As we sense a chapter closing, nothing is more important than to tie up loose ends with those we love,. It helps to prepare them, as well as ourselves. Jesus’ last moments alone with his disciples were not maudlin, but moving, with lasting memories rich in symbolism — broken bread, poured out wine, disrobing himself to kneel before them to wash their feet. He establishes a mood — not of panic but of love. He sets their course — not with a call to fight but with a call to serve.  He intentionally spent that last supper with those he loved, not bracing himself for what was to come, but serving with undeterred commitment to strengthen these raw recruits who could never be adequately prepared for what was to come. He spent that last hour loving those who would be taking their position on the front line for him when he was gone.

As the hour of the power of darkness bore down on him, Jesus faced his enemies with mastery, not malice.
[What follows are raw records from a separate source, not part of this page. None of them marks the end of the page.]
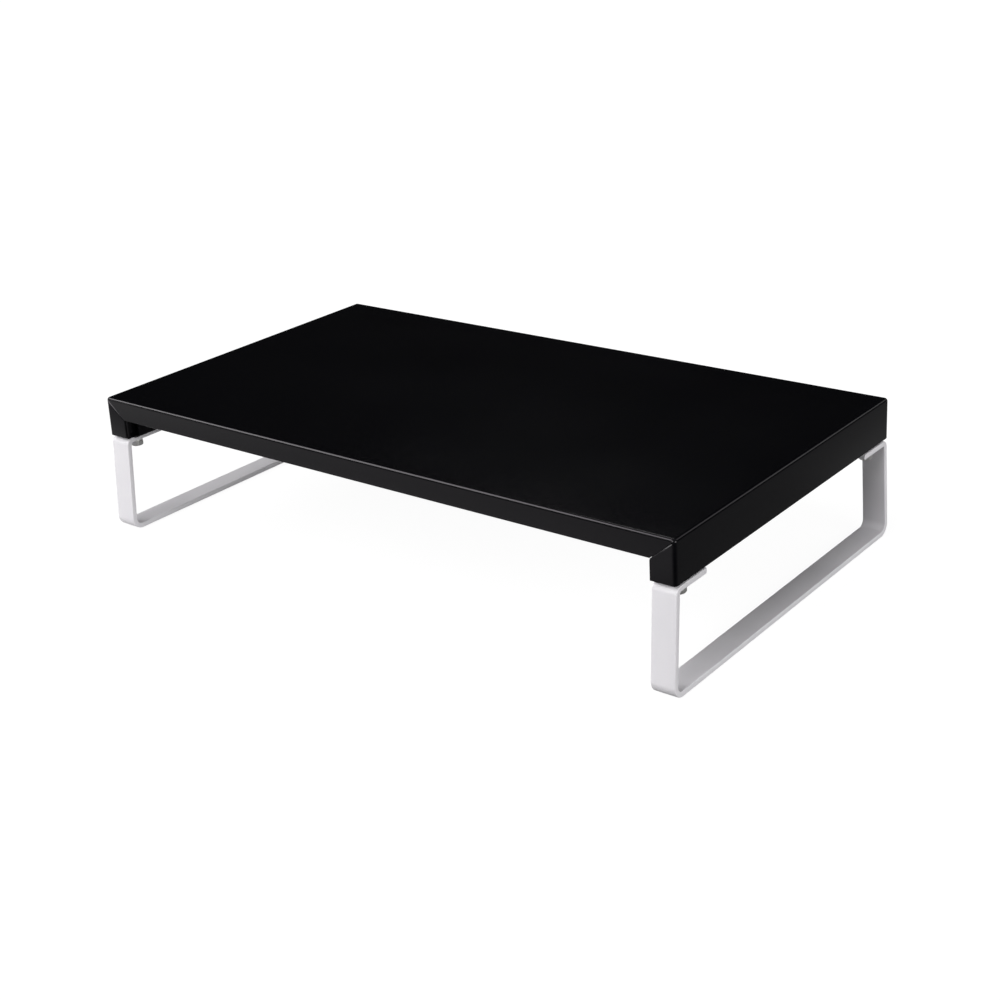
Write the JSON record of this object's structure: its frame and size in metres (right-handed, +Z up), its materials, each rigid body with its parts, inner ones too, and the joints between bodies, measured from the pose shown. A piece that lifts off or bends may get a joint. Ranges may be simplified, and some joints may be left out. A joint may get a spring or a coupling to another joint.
{
  "type": "desktop riser",
  "caption": "Low fixed desktop riser: flat folded sheet-steel tray with a shallow front lip, carried on bent flat-bar sled legs bolted under its box-section sides.",
  "frame": {"origin": "on the floor under the centre of the riser's bounding box", "axes": "+X to the right along the width, +Y to the rear (the front lip faces -Y), +Z up"},
  "size_m": [0.59, 0.3376, 0.124],
  "materials": {
    "black_paint": "semi-matte black powder coat",
    "white_paint": "satin white-silver powder coat",
    "zinc_steel": "bright zinc plate",
    "rubber": "matte dark rubber"
  },
  "bodies": {
    "root": {"top_tray": "black_paint", "centre_stiffener": "black_paint", "side_rail_left": "black_paint", "side_rail_right": "black_paint", "corner_angle_front_left": "black_paint", "corner_angle_front_right": "black_paint", "corner_angle_rear_left": "black_paint", "corner_angle_rear_right": "black_paint", "leg_left": "white_paint", "leg_right": "white_paint", "foot_strip_left": "rubber", "foot_strip_right": "rubber", "bolt_front_left": "zinc_steel", "bolt_front_right": "zinc_steel", "bolt_rear_left": "zinc_steel", "bolt_rear_right": "zinc_steel", "flat_washer_front_left": "zinc_steel", "flat_washer_front_right": "zinc_steel", "flat_washer_rear_left": "zinc_steel", "flat_washer_rear_right": "zinc_steel", "lock_washer_front_left": "zinc_steel", "lock_washer_front_right": "zinc_steel", "lock_washer_rear_left": "zinc_steel", "lock_washer_rear_right": "zinc_steel", "weld_nut_front_left": "zinc_steel", "weld_nut_front_right": "zinc_steel", "weld_nut_rear_left": "zinc_steel", "weld_nut_rear_right": "zinc_steel"}
  },
  "joints": []
}
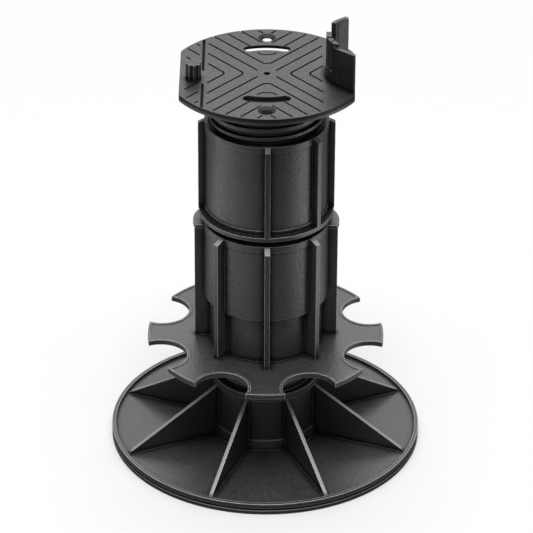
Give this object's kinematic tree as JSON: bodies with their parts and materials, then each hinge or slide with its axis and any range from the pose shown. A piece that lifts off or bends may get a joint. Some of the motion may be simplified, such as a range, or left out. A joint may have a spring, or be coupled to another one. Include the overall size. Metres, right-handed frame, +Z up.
{
  "type": "adjustable decking pedestal",
  "caption": "Screw-adjustable decking pedestal: round gusseted base, two ribbed threaded couplers and a grooved joist head with a pin and a bowed fin.",
  "frame": {"origin": "on the floor under the middle of the base, on the screw axis", "axes": "+Z up the screw axis; +X towards the head's fin; +Y to the back, away from the picture's camera"},
  "size_m": [0.2, 0.2, 0.2894],
  "materials": {
    "base_plastic": "satin black polypropylene with a fine spark-eroded grain",
    "coupler_plastic": "satin black polypropylene with a fine spark-eroded grain",
    "head_plastic": "satin black polypropylene with a fine spark-eroded grain"
  },
  "bodies": {
    "base": {"base": "base_plastic"},
    "star_coupler": {"star_coupler": "coupler_plastic"},
    "extension_coupler": {"extension_coupler": "coupler_plastic"},
    "joist_head": {"joist_head": "head_plastic"}
  },
  "joints": [
    {"name": "star_screw", "type": "slide", "parent": "base", "child": "star_coupler", "axis": [0, 0, 1], "range_m": [-0.0235, 0.01]},
    {"name": "extension_screw", "type": "slide", "parent": "star_coupler", "child": "extension_coupler", "axis": [0, 0, 1], "range_m": [-0.0046, 0.03]},
    {"name": "head_screw", "type": "slide", "parent": "extension_coupler", "child": "joist_head", "axis": [0, 0, 1], "range_m": [-0.0268, 0.018]}
  ]
}
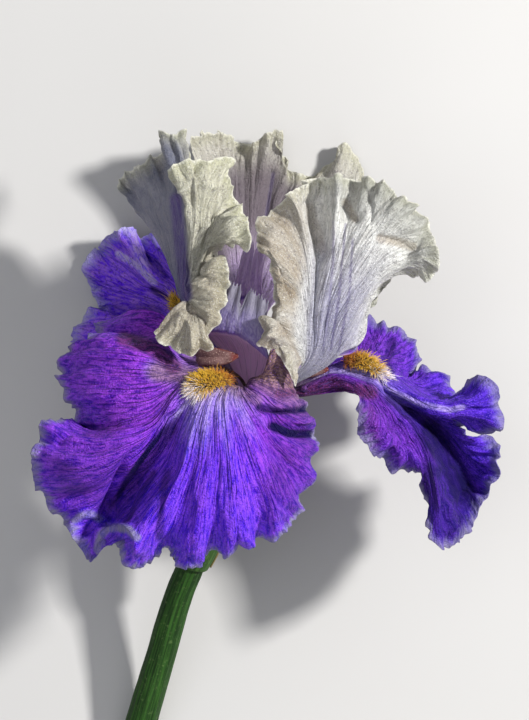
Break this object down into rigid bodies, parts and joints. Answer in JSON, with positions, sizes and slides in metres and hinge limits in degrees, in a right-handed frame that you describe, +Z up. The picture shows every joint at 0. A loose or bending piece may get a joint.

With his own hand, he dipped a piece of bread and gave it to Judas: a last intimate gesture toward the one he knew was his betrayer. It was not a final appeal to Judas to change his mind, but a demonstration of his undeterred love for even his enemies. Jesus was showing us how to conquer our fear of what our enemy might do to us

But I say to you, love your enemies and pray for those who persecute you, so that you may be sons of your Father who is in heaven Matt 5:44-45

But I say to you . . . love your enemies, do good to those who hate you, bless those who curse you, pray for those who mistreat you. Whoever hits you on the cheek, offer him the other . . . whoever takes away your coat, do not withhold your shirt from him either. Luke 6:27-30

When missionary Jim Elliot went to the fierce, unreached tribe of the Auca, in Ecuador, he was speared to death.  His wife, Elisabeth, learned the Auca language and went to live with that same tribe two years later, to bring them the gospel her husband had died for. She took their 3-year-old daughter with her, mastering her fear of her enemies — by loving something more than what she had lost, by loving something more than what she stood to lose — by loving what God wanted to do among the Auca. 

In her dialogue with God, she determined that God wanted to bring the gospel to them by the widow of the man they had slain. By learning their language, by forgiving them, by going to them to bring them Jesus, she was loving her enemies, blessing those who had cursed her, giving them yet another opportunity to strike her, acknowledging that they had taken her husband’s life, yet she did not withhold her own or her daughter’s. Elisabeth won their hearts, She stands among the ranks of those warriors, against whom the power of the enemy could not prevail — following the example of her captain, by focusing in the storm of her grief and loss on what God was working for.

When the Temple Guards came for Jesus that night in Gethsemane, Peter was ill equipped and did not know how to master his fear, pulling out a sword, taking a swipe at a man, cutting  off his ear.  Jesus took the ear and placed it back where it belonged, healing his enemy, even as they took him away. Peter was fighting for survival; Jesus was fighting for what God was working for.

What comes across strongly in his last hours is that Jesus was the master and not the victim of the situation, even though the power of darkness hurled everything in its arsenal against him, to bring his soul down. Those he had spent the most time with, teaching and preparing them to take over when he left were clueless, timid, confused, ran away and denied him. Those who had welcomed him with glad shouts of Hosanna just days before, demanded his death, when he offended their Messianic expectation. When he came to his own, they did not receive him. His sheep were without a shepherd, because their leaders were corrupt.

And even as they nailed him to the cross, even though it was written, no one understood what God was working for

But Jesus refused to be hooked or baited by any of this. He never took his eyes off of what God was working for — bringing every gesture, every word, every thought into captivity to that.

I want to bring this home. Thoughtful people on every front feel frustrated and overwhelmed by government out of control. It is like we are being set up for failure. Victims are suspect; criminals garner sympathy. Government programs are bloated with outrageous budgets, hiring unqualified personnel, who do not know what they are doing.. We feel betrayed by those we vote into office. Hungry for facts, we turn to the news to find spin, quarreling and incivility as networks only tell what serves their worldview. Politicians blatantly lie as if truth has no meaning. Anger thinly masks our fear.

Are we going to be hooked and baited by these things — or are we going to shift our focus to what God is working for — and join Him in that? God is on His throne. And He is telling me to walk in what He is working out.